[Exercise]:
Repeat every line, exactly, from the very first through the one where "REAR_STRAP_LAP = 0.005" appears. Add nothing else.

## BEGIN Excerpted records

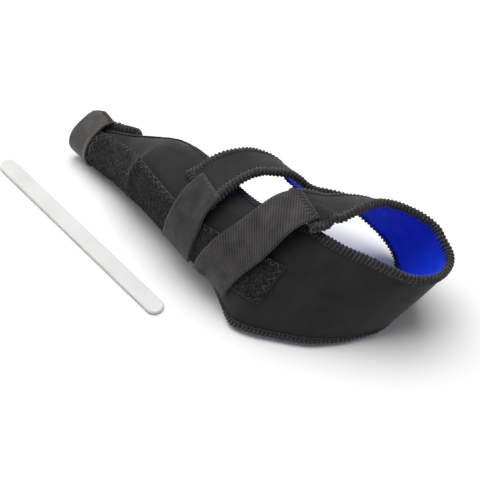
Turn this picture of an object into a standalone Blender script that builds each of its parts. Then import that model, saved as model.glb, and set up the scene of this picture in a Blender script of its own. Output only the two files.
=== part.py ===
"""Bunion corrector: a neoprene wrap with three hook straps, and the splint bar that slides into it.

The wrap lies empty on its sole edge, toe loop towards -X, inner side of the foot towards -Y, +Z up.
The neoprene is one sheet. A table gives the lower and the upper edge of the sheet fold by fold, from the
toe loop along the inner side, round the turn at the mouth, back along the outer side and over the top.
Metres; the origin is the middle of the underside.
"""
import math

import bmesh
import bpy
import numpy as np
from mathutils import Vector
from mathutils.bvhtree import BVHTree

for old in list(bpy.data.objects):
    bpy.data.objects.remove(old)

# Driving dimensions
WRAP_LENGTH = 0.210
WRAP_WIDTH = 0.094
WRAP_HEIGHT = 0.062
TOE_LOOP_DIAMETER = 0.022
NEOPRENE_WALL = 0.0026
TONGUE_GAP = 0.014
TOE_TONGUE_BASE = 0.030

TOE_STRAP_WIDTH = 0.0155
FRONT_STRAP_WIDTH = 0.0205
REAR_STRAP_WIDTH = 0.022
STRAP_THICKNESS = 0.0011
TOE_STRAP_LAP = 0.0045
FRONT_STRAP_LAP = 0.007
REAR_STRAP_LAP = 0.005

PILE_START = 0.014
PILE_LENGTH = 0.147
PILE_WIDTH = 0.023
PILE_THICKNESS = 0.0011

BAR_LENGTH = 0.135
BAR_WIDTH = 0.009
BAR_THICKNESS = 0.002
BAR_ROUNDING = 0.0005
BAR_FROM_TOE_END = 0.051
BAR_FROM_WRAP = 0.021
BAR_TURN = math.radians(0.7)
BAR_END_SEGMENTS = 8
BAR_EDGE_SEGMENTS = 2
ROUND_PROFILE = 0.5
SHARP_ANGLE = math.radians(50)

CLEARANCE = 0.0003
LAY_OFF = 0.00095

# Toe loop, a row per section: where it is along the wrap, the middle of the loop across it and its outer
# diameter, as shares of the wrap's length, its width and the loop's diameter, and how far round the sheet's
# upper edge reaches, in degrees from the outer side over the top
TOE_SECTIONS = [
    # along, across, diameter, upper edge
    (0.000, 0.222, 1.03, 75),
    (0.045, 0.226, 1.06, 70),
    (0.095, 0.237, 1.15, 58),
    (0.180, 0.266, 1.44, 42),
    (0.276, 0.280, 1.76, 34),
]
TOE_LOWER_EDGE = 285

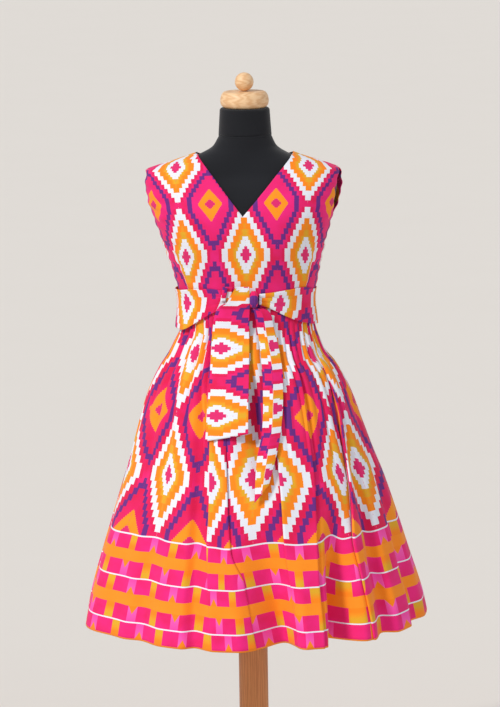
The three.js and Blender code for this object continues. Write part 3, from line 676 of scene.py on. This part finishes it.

## END Excerpted records

[Task answer]:
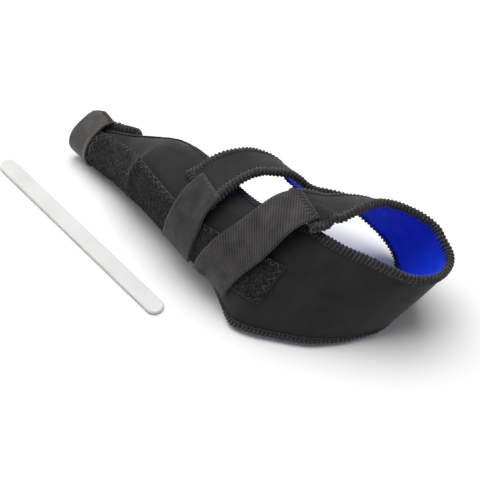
Turn this picture of an object into a standalone Blender script that builds each of its parts. Then import that model, saved as model.glb, and set up the scene of this picture in a Blender script of its own. Output only the two files.
=== part.py ===
"""Bunion corrector: a neoprene wrap with three hook straps, and the splint bar that slides into it.

The wrap lies empty on its sole edge, toe loop towards -X, inner side of the foot towards -Y, +Z up.
The neoprene is one sheet. A table gives the lower and the upper edge of the sheet fold by fold, from the
toe loop along the inner side, round the turn at the mouth, back along the outer side and over the top.
Metres; the origin is the middle of the underside.
"""
import math

import bmesh
import bpy
import numpy as np
from mathutils import Vector
from mathutils.bvhtree import BVHTree

for old in list(bpy.data.objects):
    bpy.data.objects.remove(old)

# Driving dimensions
WRAP_LENGTH = 0.210
WRAP_WIDTH = 0.094
WRAP_HEIGHT = 0.062
TOE_LOOP_DIAMETER = 0.022
NEOPRENE_WALL = 0.0026
TONGUE_GAP = 0.014
TOE_TONGUE_BASE = 0.030

TOE_STRAP_WIDTH = 0.0155
FRONT_STRAP_WIDTH = 0.0205
REAR_STRAP_WIDTH = 0.022
STRAP_THICKNESS = 0.0011
TOE_STRAP_LAP = 0.0045
FRONT_STRAP_LAP = 0.007
REAR_STRAP_LAP = 0.005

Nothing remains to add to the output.